Which Christmas song is your halls?

Yes, really


Festivities never really start until mid-December, when you’re already well bored of hearing Christmas songs. Dismissive as we might often be of these classics, they no doubt bring to mind a certain image when you listen to them. For me, they evoke Cardiff University Halls of Residence…

Taly North – I Wish It Could Be Christmas Every Day

Taly northers wish it could be Christmas every day so they could be sitting at home on a sofa, rather than trying to organise a pres in a tiny kitchen during term time.

Taly South – Do They Know it’s Christmas

Bono, Sting, George Michael. Everyone thinks they’re the biggest chicken in the nest. Home to many a wannabe BNOC and a few more fledgling coke habits, spend an hour in Taly South and someone will tell you tales about when they went to help those poor African children on their gap year.

Taly Gate – All I Want for Christmas is You

They say they don’t want a lot for Christmas, but when mummy doesn’t get them a pony, a fiat 500 and tickets to Bali you can be sure they’ll have a diva moment and not join in with charades.

All they really want is maccies and big Tesco. All you want for Christmas is to make friends with one of them to live the surrogate life of luxury.

Taly Court – Rockin’ Around the Christmas Tree

Owing to the fact you can actually fit one in a Taly Court lounge, you’ll see these specimens through their overly large windows. Court’s architecture is fairly modern, but in a new old fashioned way.

Uni Halls – Lonely This Christmas

If you had to get a bus every time you wanted to go anywhere, you’d be lonely too.

Senghennydd Hall – Rudolph the Red Nosed Reindeer

Nobody really gives Hall a chance. They’re all on their own, not part of the halls vibe. All the other halls laugh and call them names. But every so often you hear a story about them, and once you let them prove their worth, you realise that yes, they are worthy of flying the present-laden sleigh that is being a proper halls.

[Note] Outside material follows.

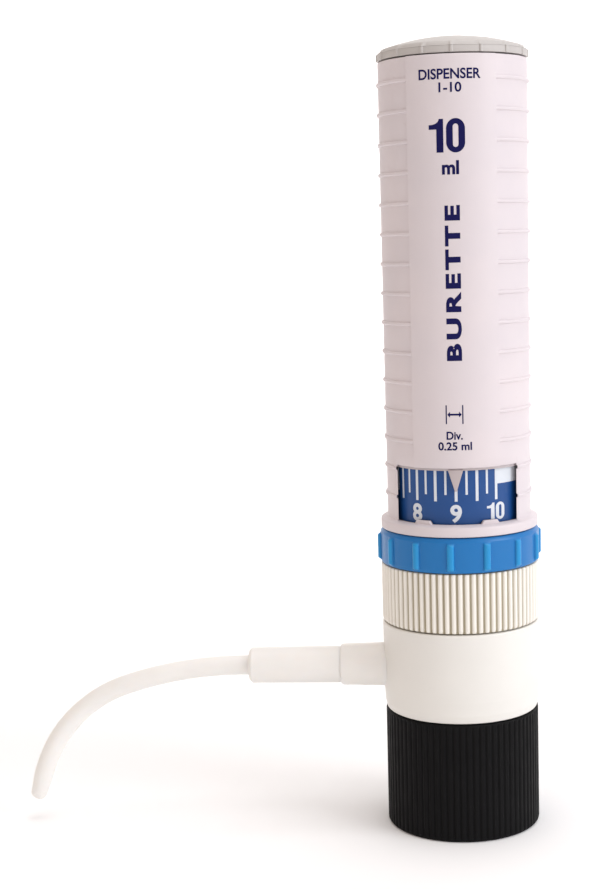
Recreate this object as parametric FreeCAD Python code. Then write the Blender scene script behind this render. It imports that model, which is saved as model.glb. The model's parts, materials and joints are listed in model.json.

Senghennydd Court – Christmas Time (Don’t Let the Bells End)

The outcast halls, dressed all silly and not quite taking things seriously. For a night out you head into the Darkness dressed in a shiny leotard and singing songs with silly innuendos in them. Good thing is, nobody minds. Sure, you’ll go off the rails in a couple of years, but you’re a lot of fun, and not even that bad.

Colum Halls – Fairytale of New York

Living on Colum Road, having the drunken hordes stream past you twice a week, every week, can really make you hate people. By Christmas you’ve had enough. You’ve drunk a bottle of Lidl spirits and you’re trading insults with a passer-by from the safety of your fourth floor window. Minutes later the argument has drained you. As you realise its futility, you go out to the street, embrace each other, and simply revel in the drunken glory of Christmas.

Roy Jenkins – Santa Claus is Coming To Town (Jackson 5 version)

If there’s anything Roy Jenkins has got going for them, it’s that Crwys Road is actually sort of in town. So grimy are the kitchens that it’s impossible to cook, and you resort to making the Deliveroo driver your own personal santa. So thin are the walls, your flatmates know when you’re sleeping and they know when you’re awake

Cartwright Court – Santa Claus is Coming To Town (Justin Bieber version)

Bet you didn’t even know Biebs had done a version of this song, just like you didn’t know Cartwright Court existed. In most respects it’s pretty similar to Roy Jenkins, out of the way of most other halls over the other side of Cathays. At least there’s sinks in the bedrooms if it gets a bit too cringe.

Aberconway Hall – The Climb, Joe McElderry’s failed Christmas number one

Insatiably commercial., and in theory you’ve got everything going for you. Closer than Taly to town, right next to a library. Unfortunately there’s just no spark, and you always lose out to the more rebellious people across the road.

Colum Road houses – Killing in the Name – Rage Against the Machine

Fuck you, I won’t do what you tell me” – and you don’t have to. You’ve got a house. Sure it’s basically halls, but what matters is now you’re independent. Not like those losers in actual halls. It’s a tiny act of rebellion, yet a huge victory against the system. That is until you realise, just like both of the songs were owned by the same record label, you’re paying rent to the uni just like everyone else.

Aberdare Hall – Christmas Wrapping -Spice Girls

Girl power rules here. You’re cosmopolitan, living as close to town as a halls can get, and with your meals cooked for you, you’re already living the high life.

Private Accomodation – Auld Lang Syne

You were too late and by the time you got your act together all the proper halls are already gone, everyone’s moved on. Christmas has passed and you’ve just managed to catch the tail end of the festive period, but as you’re singing a traditional New Years’ Eve song you realise you don’t really fit in. “Should old acquaintance be forgot” you wail, as Taly dwellers you think are your friends can only remember you as that weirdo in private halls.